UNITED Utilities has been told to clean up its act by the Environment Agency which said it must improve its performance.

The agency described as "simply unacceptable" the efforts of water companies to protect the environment after the report, published today, revealed only one of England's major water and sewage companies was performing at the level expected.

The report comes after United Utilities paid out more than half-a-million pounds after chemical leak killed a "significant" number of fish in the River Douglas at Horwich.

United Utilities was given three stars, meaning it must improve its performance to reduce its negative impact on the environment. It was a drop from its previous industry leading four-stars.

But the agency did praise some areas of the firm's work ­— including United Utilities reporting the best performance across the industry on serious pollution incidents.

An Environment Agency spokesman said: "Pollution incident performance continues to be industry leading. UU’s liaison with us on environmental issues is good and the past year has seen close working on the development of PR19 plans; development of their integrated catchment work and improved engagement on flood risk.

"Permit compliance performance, particularly at wastewater treatment works, still needs improvement. UU are improving water resources resilience by embedding the learning from the prolonged dry weather in 2018 and continuing to build their industry leading work on developing integrated catchment solutions, in line with the 25-year plan."

Steve Fraser, chief operating officer at United Utilities, said: “The Environment Agency has given us a three-star 'good' rating for our environmental performance as we exceeded four of the six performance measures. However we are disappointed to have narrowly missed the four-star 'industry leading' rating we have achieved since 2015. The report does not reflect our hard work and financial commitment to protecting the environment here in the North West.

“Last year we delivered 53 environmental improvement projects but we were penalised because two of these schemes were completed 12 weeks late. The report does not take account of four additional improvement projects we delivered ahead of schedule.”

Dr Toby Willison from the Environment Agency said: “Water companies need to clean up their act. People expect water companies to improve the environment, not pollute rivers and ensure secure supplies of water.

“With only one exception, none of the companies are performing at the level we wish to see, the country expects and the environment needs. We will continue to challenge CEOs to improve company performance and we will take strong and appropriate enforcement action.

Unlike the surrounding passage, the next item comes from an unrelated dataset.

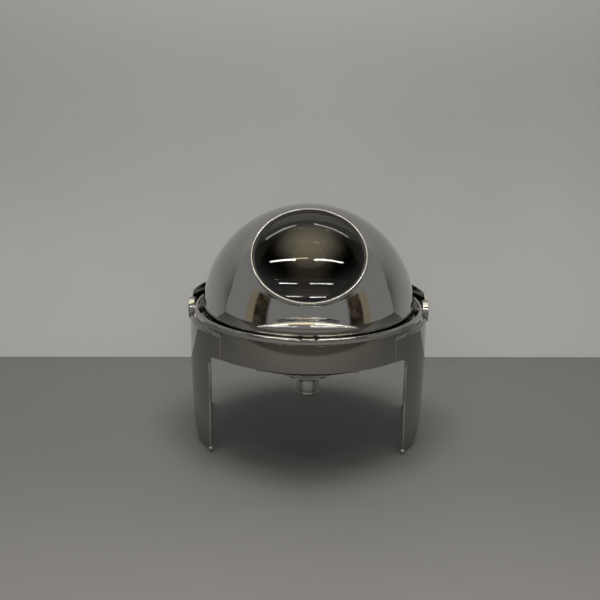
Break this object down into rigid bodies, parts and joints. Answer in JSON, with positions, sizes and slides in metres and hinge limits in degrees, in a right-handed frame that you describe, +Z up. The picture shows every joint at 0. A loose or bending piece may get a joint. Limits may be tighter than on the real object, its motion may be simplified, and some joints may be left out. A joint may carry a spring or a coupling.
{
  "type": "roll top chafer",
  "caption": "Round roll top chafing dish: a polished hemispherical lid with a domed window rolls back over a food pan, water pan and small burner on a legged stand.",
  "frame": {"origin": "on the floor, under the middle of the outline seen from above", "axes": "+Z up, the front (window and handle) towards -Y, the lid's axis along X"},
  "size_m": [0.485, 0.4929, 0.4658],
  "materials": {
    "polished_steel": "mirror polished stainless steel",
    "satin_steel": "satin drawn stainless steel",
    "plain_steel": "plain machined steel",
    "smoked_glass": "smoked tempered glass",
    "black_silicone": "matt",
    "grey_silicone": "matt",
    "black_nylon": "moulded",
    "cotton_wick": "braided"
  },
  "bodies": {
    "stand": {"skirt_band": "polished_steel", "rim_bead": "polished_steel", "side_frame_left": "polished_steel", "side_frame_right": "polished_steel", "leg_edge_rods": "polished_steel", "ball_feet": "polished_steel", "seam_clips": "polished_steel", "band_rivets": "plain_steel", "pivot_housing_left": "polished_steel", "pivot_housing_right": "polished_steel", "pivot_cap_left": "polished_steel", "pivot_cap_right": "polished_steel", "spindle_left": "plain_steel", "spindle_right": "plain_steel", "friction_washers": "plain_steel", "support_ring": "satin_steel", "rear_guard": "polished_steel", "front_bridge": "satin_steel", "lid_rest_pads": "grey_silicone", "water_pan": "satin_steel", "burner_hanger": "satin_steel", "burner_plate": "satin_steel", "hanger_screws": "plain_steel", "cup_clips": "satin_steel", "snuffer_pin": "plain_steel"},
    "roll_top": {"dome_shell": "polished_steel", "dome_hem": "polished_steel", "window_bezel": "polished_steel", "window_glass": "smoked_glass", "window_gasket": "black_silicone", "hinge_lug_left": "satin_steel", "hinge_lug_right": "satin_steel", "lug_rivets": "plain_steel", "pivot_bush_left": "black_nylon", "pivot_bush_right": "black_nylon", "handle_grip": "polished_steel", "handle_mount": "polished_steel", "handle_screws": "plain_steel"},
    "food_pan": {"food_pan": "satin_steel"},
    "burner": {"fuel_cup": "satin_steel", "cup_neck": "satin_steel", "wick": "cotton_wick"},
    "snuffer": {"snuffer_lid": "satin_steel"}
  },
  "joints": [
    {"name": "roll_top_hinge", "type": "hinge", "parent": "stand", "child": "roll_top", "pos_m": [0, 0.01624, 0.252], "axis": [-1, 0, 0], "range_deg": [0, 160]},
    {"name": "food_pan_lift", "type": "slide", "parent": "stand", "child": "food_pan", "axis": [0, 0, 1], "range_m": [0, 0.05]},
    {"name": "burner_drop", "type": "slide", "parent": "stand", "child": "burner", "axis": [0, 0, -1], "range_m": [0, 0.022]},
    {"name": "snuffer_hinge", "type": "hinge", "parent": "stand", "child": "snuffer", "pos_m": [0, -0.00826, 0.1266], "axis": [0, 0, 1], "range_deg": [0, 90]}
  ]
}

“Companies performing well have a positive ripple effect on the natural environment and communities in their regions. We want all water companies to meet the expectation of their customers, the needs of environment and learn from the best practice that the leading company is demonstrating.”

Northumbrian Water was the only company achieving the highest four-star rating, showing that it is possible to bring in good environmental practices and limit the impact of operations on nature.

The Environment Agency report said this improvement is to be applauded which had only been possible with focus from the top of the organisation and ongoing effort from operational teams.

Also dropping to three stars from four were Severn Trent Water and Wessex Water, while Anglian Water and Thames Water remained on three stars.

Southern Water, South West Water and Yorkshire Water were each given two stars and described as demonstrating an "unacceptable level of performance".

Most water companies look set to fail to meet 2020 pollution targets.

n Last year United Utilities was fined £200,000 for failing to deliver safe drinking water in 2015 on two occasions.